For events seemingly severe according to physical indicators, the operators seek for independent validation from national or regional climatological monitoring systems. They also proceed to query the European Media Monitor (EMM, http://emm.newsbrief.eu ) in search for evidence of impacts reported from the ground, in relation to the event. This helps to attribute a numeric score and a subclass to the event (see table), particularly to promote an “orange event” to the worst red category, for which drought indicators cannot provide sufficient information. A single source is not considered enough evidence, unless coming from official sources like governments or associated partners/agencies. A few independent sources of information are required before accepting alleged impacts as valuable for the score attribution.

The icon on the main GDACS+ map is placed at the geographical centroid of the event, taking into account the position of all related polygons.

In addition to RDrI-Agri, other sectorial drought risk indicators will be considered in the future, to address more broadly GDACS scope.

For purely reference terms and by no means for completeness, below in Table 2 is reported a breakdown of the broad categories listed in Table 1 with examples, associating the impact severity of a drought event to the GDACS score value.

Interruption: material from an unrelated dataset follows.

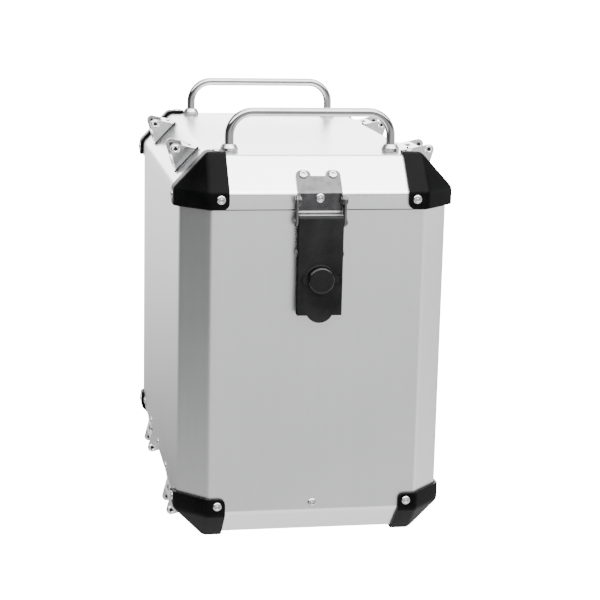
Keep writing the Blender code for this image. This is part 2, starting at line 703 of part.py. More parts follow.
def latch_lever(end, turn, parent):
    """The lever: a channel with a rolled top edge, a round lip below and a hole for the lock."""
    spin = Matrix.Rotation(turn, 4, "Z")

    def spun(bm):
        bm.transform(spin)
        return bm

    low_z = LEVER_BOTTOM_Z - LEVER_LIP_DROP - MM
    roll = (LEVER_FRONT - LEVER_ROLL, LEVER_TOP_Z - LEVER_ROLL)
    profile = [(LEVER_BACK, low_z), (LEVER_FRONT, low_z)]
    profile += arc(roll, LEVER_ROLL, 0, 90, 6)
    profile += [(LEVER_BACK, LEVER_TOP_Z)]
    lever = solid(f"{end}_lever", spun(side_plate(profile, -LEVER_HALF, LEVER_HALF)), "black_coat", parent)
    inside = [(LEVER_BACK - MM, low_z - MM), (LEVER_FRONT - SHEET, low_z - MM)]
    inside += arc(roll, LEVER_ROLL - SHEET, 0, 90, 6)
    inside += [(LEVER_BACK - MM, LEVER_TOP_Z - SHEET)]
    inner_half = LEVER_HALF - SHEET
    combine(lever, "DIFFERENCE", spun(side_plate(inside, -inner_half, inner_half)))
    front = [latch_point(x, LEVER_BACK - 2 * MM, z) for x, z in lever_front()]
    combine(lever, "INTERSECT", spun(prism(front, Vector((0, -LEVER_FRONT, 0)))))
    through = [latch_point(0, LEVER_FRONT + out, LOCK_Z) for out in (-2 * SHEET, 2 * SHEET)]
    combine(lever, "DIFFERENCE", spun(rod(LOCK_BORE, *through, segments=FINE_SEGMENTS)))
    pin_holes = ((PIN_OUT, LOWER_PIN_Z, PIN_BORE), (CATCH_PIN_OUT, CATCH_PIN_Z, PIN_RADIUS + GAP))
    for out, z, radius in pin_holes:
        ends = [latch_point(sx * (LEVER_HALF + MM), out, z) for sx in (-1, 1)]
        combine(lever, "DIFFERENCE", spun(rod(radius, *ends)))
    half = LEVER_HALF + GAP + PIN_HEAD
    start = latch_point(-half, CATCH_PIN_OUT, CATCH_PIN_Z)
    pin = turned(headed_pin(2 * half), facing(start, (1, 0, 0)))
    solid(f"{end}_catch_pin", spun(pin), "stainless", parent)
    low = latch_point(ANCHOR_X, LEVER_FRONT + GAP, LOCK_Z - NECK_HALF)
    high = latch_point(LEVER_HALF - GAP, ANCHOR_FRONT, LOCK_Z + NECK_HALF)
    solid(f"{end}_lock_cap_anchor", spun(block(low, high)), "rubber", parent)


def lock_barrel(end, turn, parent):
    """The lock's barrel with its cam, which hangs down when unlocked."""
    spin = Matrix.Rotation(turn, 4, "Z")
    length = LEVER_FRONT + BARREL_PROUD - BARREL_BACK
    profile = [(0, 0), (BARREL_RADIUS, 0), (BARREL_RADIUS, length), (0, length)]
    bm = turned(profile, facing(latch_point(0, BARREL_BACK, LOCK_Z), (0, -1, 0)), FINE_SEGMENTS)
    bm.transform(spin)
    barrel = solid(f"{end}_lock_barrel", bm, "zinc_plate", parent)
    low = latch_point(-CAM_HALF, BARREL_BACK - CAM_THICKNESS, LOCK_Z - CAM_DROP)
    high = latch_point(CAM_HALF, BARREL_BACK + MM, LOCK_Z + CAM_RISE)
    cam = block(low, high)
    cam.transform(spin)
    combine(barrel, "UNION", cam)


def lock_cap(end, turn, parent):
    """The rubber weather cap over the lock, with a pull tab and the neck of its hinge."""
    spin = Matrix.Rotation(turn, 4, "Z")
    edge = (LOCK_CAP_RADIUS - LOCK_CAP_EDGE, LOCK_CAP_HEIGHT - LOCK_CAP_EDGE)
    profile = [(0, 0), (LOCK_CAP_RADIUS, 0)] + arc(edge, LOCK_CAP_EDGE, 0, 90, 4) + [(0, LOCK_CAP_HEIGHT)]
    bm = turned(profile, facing(latch_point(0, LOCK_CAP_FLOOR, LOCK_Z), (0, -1, 0)), FINE_SEGMENTS)
    bm.transform(spin)
    cap = solid(f"{end}_lock_cap", bm, "rubber", parent)
    tab = arc((-LOCK_CAP_RADIUS, LOCK_Z), TAB_RADIUS, 90, 270, 8)
    tab += [(0, LOCK_Z - TAB_RADIUS), (0, LOCK_Z + TAB_RADIUS)]
    neck = [(0, LOCK_Z - NECK_HALF), (NECK_END_X, LOCK_Z - NECK_HALF)]
    neck += [(NECK_END_X, LOCK_Z + NECK_HALF), (0, LOCK_Z + NECK_HALF)]
    for outline, thickness in ((tab, TAB_THICKNESS), (neck, NECK_THICKNESS)):
        flat = [latch_point(x, LOCK_CAP_FLOOR, z) for x, z in outline]
        bm = prism(flat, Vector((0, -thickness, 0)))
        bm.transform(spin)
        combine(cap, "UNION", bm)


def catch_plate(end, turn):
    """The plate on the case's end wall that the lever's catch pin comes down on."""
    spin = Matrix.Rotation(turn, 4, "Z")
    low_z, high_z = CATCH_Z
    bm = block(latch_point(-CATCH_HALF, GAP, low_z), latch_point(CATCH_HALF, GAP + SHEET, high_z))
    bm.transform(spin)
    plate = solid(f"{end}_catch_plate", bm, "zinc_plate")
    top_z = CATCH_PIN_Z - PIN_RADIUS - 2 * GAP
    ear = [(GAP, top_z - CATCH_EAR_ROOT), (CATCH_PIN_OUT, top_z - CATCH_EAR_TIP)]
    ear += [(CATCH_PIN_OUT + MM, top_z), (GAP, top_z)]
    for x_low, x_high in ((-CATCH_HALF, -CATCH_HALF + SHEET), (CATCH_HALF - SHEET, CATCH_HALF)):
        bm = side_plate(ear, x_low, x_high)
        bm.transform(spin)
        combine(plate, "UNION", bm)


def main():
    clear_scene()
    body_shell()
    rim()
    lid = axis_empty("lid_axis", (0, HALF_Y + PIN_OUT, UPPER_PIN_Z))
    lid_shell(lid)
    lid_seal(lid)
    corner_caps(lid)
    handles(lid)
    lashing_brackets(lid)
    for end, turn in (("front", 0), ("rear", math.pi)):
        spin = Matrix.Rotation(turn, 3, "Z")
        strike_bracket(end, turn, lid)
        catch_plate(end, turn)
        links = None
        if end == "front":
            links = axis_empty("front_link_axis", spin @ latch_point(0, PIN_OUT, UPPER_PIN_Z), lid)
        latch_links(end, turn, links)
        lever = axis_empty(f"{end}_lever_axis", spin @ latch_point(0, PIN_OUT, LOWER_PIN_Z), links)
        latch_lever(end, turn, lever)
        lock = axis_empty(f"{end}_lock_axis", spin @ latch_point(0, LEVER_FRONT, LOCK_Z), lever)
        lock_barrel(end, turn, lock)
        flap = axis_empty(f"{end}_cap_axis", spin @ latch_point(CAP_HINGE_X, CAP_HINGE_OUT, LOCK_Z), lever)
        lock_cap(end, turn, flap)
        out = spin @ Vector((0, -1, 0))
        wall = spin @ latch_point(0, GAP, WALL_RIVET_Z)
        rivet(f"{end}_wall_rivet", wall, out, SHEET + GAP)


main()
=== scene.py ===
"""The looks of a motorcycle side case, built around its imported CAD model. Units are metres."""

import json
import math

import bmesh
import bpy
from mathutils import Matrix, Vector


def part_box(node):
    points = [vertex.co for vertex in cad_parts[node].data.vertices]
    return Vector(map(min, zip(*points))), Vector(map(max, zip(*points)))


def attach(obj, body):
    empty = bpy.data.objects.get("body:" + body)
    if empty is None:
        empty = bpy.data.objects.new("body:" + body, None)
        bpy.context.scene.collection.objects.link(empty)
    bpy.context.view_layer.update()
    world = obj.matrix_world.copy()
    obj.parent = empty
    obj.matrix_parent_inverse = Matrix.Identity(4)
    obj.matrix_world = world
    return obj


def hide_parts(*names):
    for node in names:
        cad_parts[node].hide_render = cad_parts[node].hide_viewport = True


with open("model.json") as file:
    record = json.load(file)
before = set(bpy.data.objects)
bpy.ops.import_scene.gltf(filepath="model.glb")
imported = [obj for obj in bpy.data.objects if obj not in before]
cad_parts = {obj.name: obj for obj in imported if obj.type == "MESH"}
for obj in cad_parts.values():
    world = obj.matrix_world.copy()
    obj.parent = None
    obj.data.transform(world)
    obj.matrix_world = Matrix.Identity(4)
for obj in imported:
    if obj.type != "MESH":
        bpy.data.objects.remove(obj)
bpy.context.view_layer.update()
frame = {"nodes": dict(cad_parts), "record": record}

MM = 0.001
ENDS = (("front", -1), ("rear", 1))
SIDES = (("outer", -1), ("bike", 1))

# Fasteners, and the sunk seat for the one under each lower corner cap
RIVET_HEAD = 4.0 * MM
RIVET_DOME = 1.3 * MM
RIVET_SHANK = 2.0 * MM
WALL_RIVET_HEAD = 3.4 * MM
FOOT_RIVET_HEAD = 3.2 * MM
WALL_RIVET_PITCH = 77 * MM
SINK_RADIUS = 5.2 * MM
SINK_DEPTH = 1.8 * MM

# A latch pin: its shank's share of its head's radius, and its head's length and rounding
PIN_SHANK = 0.58
PIN_CAP = 1.2 * MM
PIN_EDGE = 0.35 * MM

# Corner caps and the shells they sit on. CAP_RIVET_IN is a rivet's distance from its tab's crease.
CAP_THICKNESS = 3.0 * MM
CAP_RIVET_IN = 8.2 * MM
CHAMFER = 25.5 * MM
LID_RIVET_UP = 8.7 * MM
LID_SKIRT = 14.2 * MM

# Lashing brackets
BRACKET_SHEET = 1.5 * MM
BRACKET_LENGTH = 42 * MM
EYE_HEIGHT = 15.2 * MM
EYE_HOLE = 1.7 * MM
EYE_TUBE = 1.85 * MM
EYE_FLANGE = 3.9 * MM
EYE_ROLL = 0.85 * MM
EYE_LIFT = 0.03 * MM
EYE_DEPTH = 2.5 * MM
# A black disc sunk in each eyelet's hole, painted shade: its radius and how deep its face sits
EYE_SHADE_DISC = 1.65 * MM
EYE_SHADE_DISC_SUNK = 0.7 * MM
FOOT_RIVET_ALONG = 9.6 * MM
FOOT_RIVET_PAST = 5.2 * MM
BRACKET_GAP = 0.3 * MM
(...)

GDACS Value Subclass description (with possible indicative conditions, not all present, nor exhaustive) Recent examples
0.25 A locally confined dry spell of low or intermediate severity, without evidence of impacts. -
0.5 A widespread meteorological drought revealed by indicators, but no evidence of impacts, or minor impacts with high coping capacity. Italy 2017: Some isolated water supply issues, local damages to crops.
0.75 A widespread drought with minor impacts, or in presence of high coping capacity. It reaches national relevance and may reach international media too. United Kingdom 2010/12: A long lasting event resulting in low reservoir levels, hosepipe ban, loss of yield, ecosystems damage.
1.0 Intermediate transitional value: this value is attributed only to those events fading away towards the lower class. -
1.25 Relevant sectorial impacts in presence of high coping capacity, or mild to intermediate impacts otherwise. Northern-Central Europe 2018: Widespread economic damages in different sectors and countries, some local water supply issues and costs for mitigation.
California 2015: Severe economic damages and thousands of jobs lost in agriculture; relevant mitigation costs.
1.5 Impact to the wider economy; livestock famine and mass sale; protests; empty or not viable reservoirs. South Africa 2017/18: Relevant economic damage, very high cost for mitigation and serious discomfort for people.
Argentina/Uruguay 2018: Major economic damage for agriculture and some local water supply issues, plus a mild global impact on grain commodities.
1.75 Serious issues for water supply and remarkable population discomfort; reduced availability of grains and food price hikes; political instability. China 2010: despite strong state support, huge damages to agriculture, millions people exposed from mild to very severe water shortages, global impact on grain prices.
Sri Lanka 2017: Insufficient coping capacity, many vulnerable people exposed, rising food prices.
2.0 Local migrations/displacement; local food insecurity and food assistance required; riots. Pakistan 2018: local food insecurity, reported deaths due to malnutrition, vulnerable rural communities displaced.
2.5 Widespread food insecurity; migrations and refugees; food and water assistance needed. Afghanistan 2018: No coping capacity and migrations due to lack of water, with local famine.
3.0 Likely or actual widespread loss of lives, with famine and/or actual lack of water. East Africa 2011: Famine with thousands of deaths related to malnutrition.